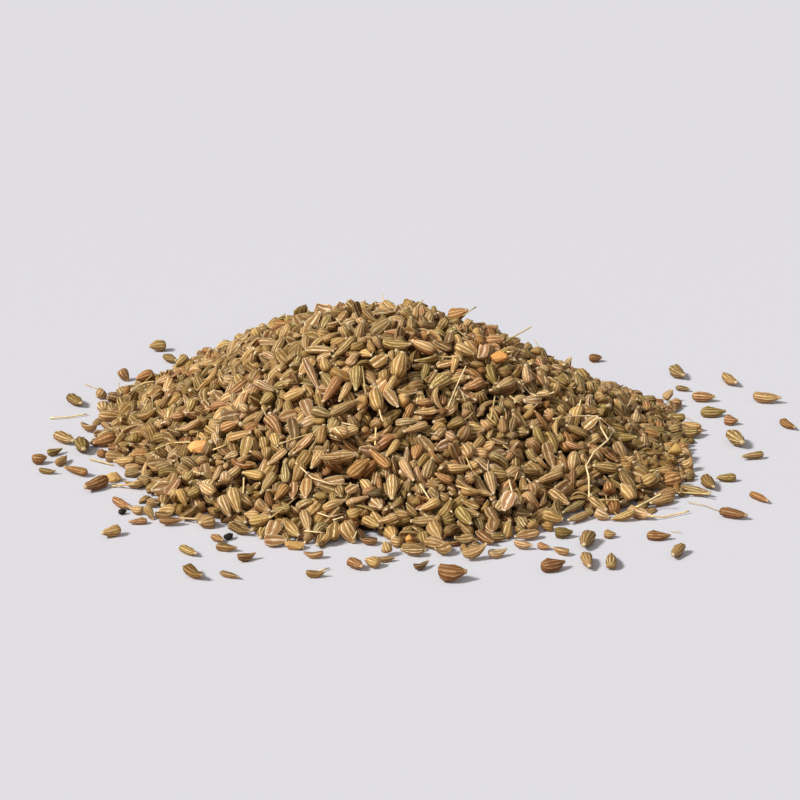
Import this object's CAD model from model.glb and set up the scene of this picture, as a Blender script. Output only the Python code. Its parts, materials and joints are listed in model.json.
import json
import math
import bmesh
import bpy
import numpy as np
from collections import namedtuple
from mathutils import Matrix, Vector, noise
from mathutils.bvhtree import BVHTree

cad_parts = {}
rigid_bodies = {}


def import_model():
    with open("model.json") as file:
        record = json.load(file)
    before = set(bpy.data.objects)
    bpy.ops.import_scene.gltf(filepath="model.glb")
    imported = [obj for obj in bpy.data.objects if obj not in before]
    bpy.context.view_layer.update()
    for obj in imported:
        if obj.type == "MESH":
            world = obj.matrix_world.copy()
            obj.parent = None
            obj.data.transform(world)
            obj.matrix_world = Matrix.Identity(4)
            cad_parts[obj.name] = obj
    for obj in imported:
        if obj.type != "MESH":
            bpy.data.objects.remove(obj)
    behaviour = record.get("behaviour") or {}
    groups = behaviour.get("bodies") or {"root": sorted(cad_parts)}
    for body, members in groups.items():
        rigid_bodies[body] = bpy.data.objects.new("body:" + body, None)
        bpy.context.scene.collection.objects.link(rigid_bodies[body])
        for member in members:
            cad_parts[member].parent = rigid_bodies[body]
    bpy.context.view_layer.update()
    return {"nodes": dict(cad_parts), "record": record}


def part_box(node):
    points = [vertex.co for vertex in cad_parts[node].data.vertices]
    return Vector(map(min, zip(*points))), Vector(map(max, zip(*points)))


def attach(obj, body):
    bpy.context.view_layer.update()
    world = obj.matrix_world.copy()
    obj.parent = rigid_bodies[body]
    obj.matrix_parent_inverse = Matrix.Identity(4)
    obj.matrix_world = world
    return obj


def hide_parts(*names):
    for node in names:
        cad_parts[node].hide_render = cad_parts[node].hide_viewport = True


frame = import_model()
scene = bpy.context.scene

# ---- The surface it lies on, the light and the camera ----
# A wide sheet of matt, pale lavender-grey board. A soft lamp stands at the left, high and a little
# in front, with a weak broad fill from the front and a pale room all round. None is the object.
scene.view_settings.view_transform = "Standard"
BOARD_HALF = 3.0
BOARD_COLOUR = (0.722, 0.728, 0.79, 1)
board_mesh = bpy.data.meshes.new("board")
board_mesh.from_pydata(
    [(-BOARD_HALF, -BOARD_HALF, 0), (BOARD_HALF, -BOARD_HALF, 0),
     (BOARD_HALF, BOARD_HALF, 0), (-BOARD_HALF, BOARD_HALF, 0)],
    [], [(0, 1, 2, 3)])
board = bpy.data.objects.new("board", board_mesh)
scene.collection.objects.link(board)
board_skin = bpy.data.materials.new("matt board")
board_skin.use_nodes = True
board_finish = board_skin.node_tree.nodes["Principled BSDF"]
board_finish.inputs["Base Color"].default_value = BOARD_COLOUR
board_finish.inputs["Roughness"].default_value = 0.9
board_finish.inputs["Specular IOR Level"].default_value = 0.1
board_mesh.materials.append(board_skin)

room = bpy.data.worlds.new("pale room")
room.use_nodes = True
room.node_tree.nodes["Background"].inputs["Color"].default_value = (1.0, 0.94, 0.88, 1)
room.node_tree.nodes["Background"].inputs["Strength"].default_value = 0.24
scene.world = room

LAMPS = (
    ("soft lamp", (-0.80, -0.54, 0.83), 3.42, 12, (1.0, 0.98, 0.95)),
    ("front fill", (-0.10, -0.90, 0.50), 0.62, 40, (1.0, 0.99, 0.98)),
)
for name, lamp_from, energy, spread_degrees, colour in LAMPS:
    lamp_data = bpy.data.lights.new(name, "SUN")
    lamp_data.energy = energy
    lamp_data.angle = math.radians(spread_degrees)
    lamp_data.color = colour
    lamp = bpy.data.objects.new(name, lamp_data)
    lamp.rotation_euler = Vector(lamp_from).to_track_quat("Z", "Y").to_euler()
    scene.collection.objects.link(lamp)

MM = 0.001
VIEW_DISTANCE = 430 * MM
VIEW_ELEVATION = math.radians(18)
FOCAL_PIXELS = 2387
PICTURE_PIXELS = 800
LIFT_PIXELS = 60
VIEW_LIFT = math.atan(LIFT_PIXELS / FOCAL_PIXELS)
camera_data = bpy.data.cameras.new("camera")
camera_data.sensor_width = 36
camera_data.lens = camera_data.sensor_width * FOCAL_PIXELS / PICTURE_PIXELS
camera_data.clip_start = 0.01
camera = bpy.data.objects.new("camera", camera_data)
camera.location = (0, -VIEW_DISTANCE * math.cos(VIEW_ELEVATION),
                   VIEW_DISTANCE * math.sin(VIEW_ELEVATION))
camera.rotation_euler = (math.pi / 2 - VIEW_ELEVATION + VIEW_LIFT, 0, 0)
scene.collection.objects.link(camera)
scene.camera = camera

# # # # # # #

Directive: Every line of the data above should be copied exactly.

Answer for this exercise:
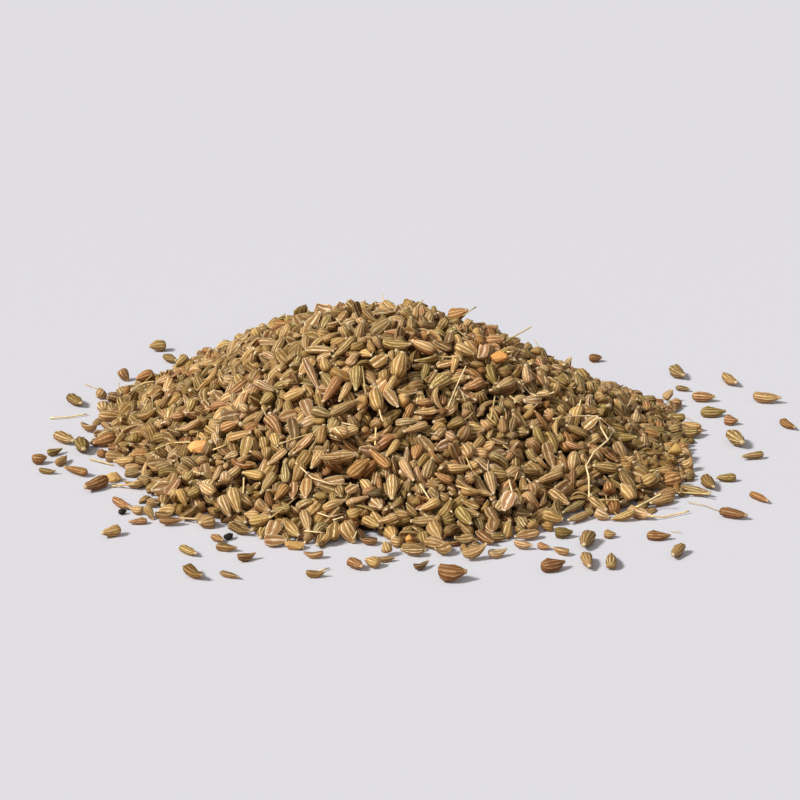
Import this object's CAD model from model.glb and set up the scene of this picture, as a Blender script. Output only the Python code. Its parts, materials and joints are listed in model.json.
import json
import math
import bmesh
import bpy
import numpy as np
from collections import namedtuple
from mathutils import Matrix, Vector, noise
from mathutils.bvhtree import BVHTree

cad_parts = {}
rigid_bodies = {}


def import_model():
    with open("model.json") as file:
        record = json.load(file)
    before = set(bpy.data.objects)
    bpy.ops.import_scene.gltf(filepath="model.glb")
    imported = [obj for obj in bpy.data.objects if obj not in before]
    bpy.context.view_layer.update()
    for obj in imported:
        if obj.type == "MESH":
            world = obj.matrix_world.copy()
            obj.parent = None
            obj.data.transform(world)
            obj.matrix_world = Matrix.Identity(4)
            cad_parts[obj.name] = obj
    for obj in imported:
        if obj.type != "MESH":
            bpy.data.objects.remove(obj)
    behaviour = record.get("behaviour") or {}
    groups = behaviour.get("bodies") or {"root": sorted(cad_parts)}
    for body, members in groups.items():
        rigid_bodies[body] = bpy.data.objects.new("body:" + body, None)
        bpy.context.scene.collection.objects.link(rigid_bodies[body])
        for member in members:
            cad_parts[member].parent = rigid_bodies[body]
    bpy.context.view_layer.update()
    return {"nodes": dict(cad_parts), "record": record}


def part_box(node):
    points = [vertex.co for vertex in cad_parts[node].data.vertices]
    return Vector(map(min, zip(*points))), Vector(map(max, zip(*points)))


def attach(obj, body):
    bpy.context.view_layer.update()
    world = obj.matrix_world.copy()
    obj.parent = rigid_bodies[body]
    obj.matrix_parent_inverse = Matrix.Identity(4)
    obj.matrix_world = world
    return obj


def hide_parts(*names):
    for node in names:
        cad_parts[node].hide_render = cad_parts[node].hide_viewport = True


frame = import_model()
scene = bpy.context.scene

# ---- The surface it lies on, the light and the camera ----
# A wide sheet of matt, pale lavender-grey board. A soft lamp stands at the left, high and a little
# in front, with a weak broad fill from the front and a pale room all round. None is the object.
scene.view_settings.view_transform = "Standard"
BOARD_HALF = 3.0
BOARD_COLOUR = (0.722, 0.728, 0.79, 1)
board_mesh = bpy.data.meshes.new("board")
board_mesh.from_pydata(
    [(-BOARD_HALF, -BOARD_HALF, 0), (BOARD_HALF, -BOARD_HALF, 0),
     (BOARD_HALF, BOARD_HALF, 0), (-BOARD_HALF, BOARD_HALF, 0)],
    [], [(0, 1, 2, 3)])
board = bpy.data.objects.new("board", board_mesh)
scene.collection.objects.link(board)
board_skin = bpy.data.materials.new("matt board")
board_skin.use_nodes = True
board_finish = board_skin.node_tree.nodes["Principled BSDF"]
board_finish.inputs["Base Color"].default_value = BOARD_COLOUR
board_finish.inputs["Roughness"].default_value = 0.9
board_finish.inputs["Specular IOR Level"].default_value = 0.1
board_mesh.materials.append(board_skin)

room = bpy.data.worlds.new("pale room")
room.use_nodes = True
room.node_tree.nodes["Background"].inputs["Color"].default_value = (1.0, 0.94, 0.88, 1)
room.node_tree.nodes["Background"].inputs["Strength"].default_value = 0.24
scene.world = room

LAMPS = (
    ("soft lamp", (-0.80, -0.54, 0.83), 3.42, 12, (1.0, 0.98, 0.95)),
    ("front fill", (-0.10, -0.90, 0.50), 0.62, 40, (1.0, 0.99, 0.98)),
)
for name, lamp_from, energy, spread_degrees, colour in LAMPS:
    lamp_data = bpy.data.lights.new(name, "SUN")
    lamp_data.energy = energy
    lamp_data.angle = math.radians(spread_degrees)
    lamp_data.color = colour
    lamp = bpy.data.objects.new(name, lamp_data)
    lamp.rotation_euler = Vector(lamp_from).to_track_quat("Z", "Y").to_euler()
    scene.collection.objects.link(lamp)

MM = 0.001
VIEW_DISTANCE = 430 * MM
VIEW_ELEVATION = math.radians(18)
FOCAL_PIXELS = 2387
PICTURE_PIXELS = 800
LIFT_PIXELS = 60
VIEW_LIFT = math.atan(LIFT_PIXELS / FOCAL_PIXELS)
camera_data = bpy.data.cameras.new("camera")
camera_data.sensor_width = 36
camera_data.lens = camera_data.sensor_width * FOCAL_PIXELS / PICTURE_PIXELS
camera_data.clip_start = 0.01
camera = bpy.data.objects.new("camera", camera_data)
camera.location = (0, -VIEW_DISTANCE * math.cos(VIEW_ELEVATION),
                   VIEW_DISTANCE * math.sin(VIEW_ELEVATION))
camera.rotation_euler = (math.pi / 2 - VIEW_ELEVATION + VIEW_LIFT, 0, 0)
scene.collection.objects.link(camera)
scene.camera = camera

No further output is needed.